Gli strumenti in mano all’Agenzia delle Entrate permettono di intercettare le irregolarità. Ma serve la volontà politica di attuare queste poche semplici iniziative

L’evasione fiscale è un fenomeno che il nostro Paese si porta dietro dalla sua nascita. Già dalla legge del 1951 di «perequazione tributaria», il ministro Ezio Vanoni, infatti, sosteneva che «perequare vuol dire far pagare di più a chi può di più, per sgravare i meno abbienti».

 

Luigi Einaudi, nel riflettere sulla riforma Vanoni nelle “Prediche inutili”, asseriva che si sarebbero potute combattere «l’elusione e l’evasione con i sorteggi a campione, suddivisi per categorie». Mettendo, cioè, sul capo del contribuente il rischio di essere sorteggiato.

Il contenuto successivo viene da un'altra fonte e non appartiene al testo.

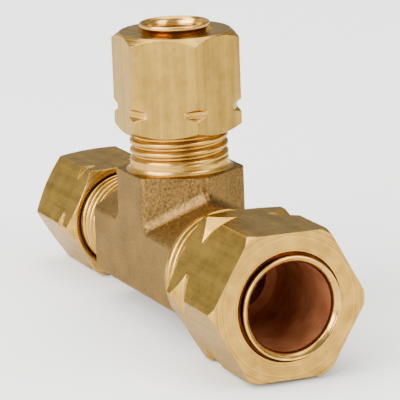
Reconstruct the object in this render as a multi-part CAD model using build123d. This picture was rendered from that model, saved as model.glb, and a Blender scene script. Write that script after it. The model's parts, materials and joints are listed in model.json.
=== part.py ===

Da allora siamo allo stesso punto. L’elusione e l’evasione sono sempre lì con la stessa proporzione (100 miliardi di euro circa).

 

Oggi l’Agenzia delle Entrate sarebbe nella condizione, in base all’incrocio dei dati di ognuno di noi, di confrontare la situazione patrimoniale e finanziaria di ciascun contribuente con i redditi denunciati. E trarne le debite conseguenze sull’adeguatezza della dichiarazione fiscale.

 

Per fare questo ci vuole una decisa volontà politica dei governanti che non ha trovato casa nei governi precedenti e che risulta addirittura negata dal governo Meloni. Il quale, nella riforma, osanna alla pace fiscale.

 

Bisognerebbe che fossero aboliti i condoni fiscali e le rottamazioni delle cartelle, che non fosse aumentato il tetto al contante a 5.000 euro e che non si ricorresse all’estensione clientelare delle cedolari secche.

 

L’elusione e l’evasione fiscale non possono essere vinte se non ci si rende conto che la giungla delle leggi fiscali è il principale alibi per edulcorare la posizione dei grossi contribuenti, siano essi società multinazionali o cittadini possessori di tante scatole vuote in cui depistare le transazioni finanziarie, estero su estero o sul territorio nazionale con le famigerate cartiere.

 

L’incrocio dei dati avrà, infatti, maggiore capacità di radiografare la posizione fiscale di un contribuente quanto più si riduce la giungla fiscale delle leggi, di difficile interpretazione e dense di rinvii ad altre leggi in un labirinto estenuante.

 

Il disboscamento della normativa con la stesura di un testo unico che concerne Irpef, Iva e Ires sarebbe di grande aiuto per i contribuenti e per i controllori. Favorirebbe poi la riduzione del ricorso agli interpelli, che sommergono l’amministrazione finanziaria sotto una montagna di carta.

 

L’ingiustizia fiscale – che sta crescendo con la riduzione del numero delle aliquote e il moltiplicarsi delle cedolari secche sulle rendite, come quella sugli affitti commerciali di cui alla bozza di legge delega, istituita nel 2019 e più applicata – incrementa la disuguaglianza sociale ed economica nei confronti dei contribuenti assoggettati alla ritenuta alla fonte.

 

Le aliquote proporzionali fisse sono la negazione della progressività delle imposte che deve essere commisurata alla capacità contributiva. Stesso ragionamento vale per i titoli di Stato tassati al 12,5 per cento, dal momento che le emissioni, per essere accolte dai risparmiatori, devono assicurare rendimenti di mercato e non possono essere compiacenti con lo Stato con un rendimento inferiore perché nessuno sottoscriverebbe i titoli.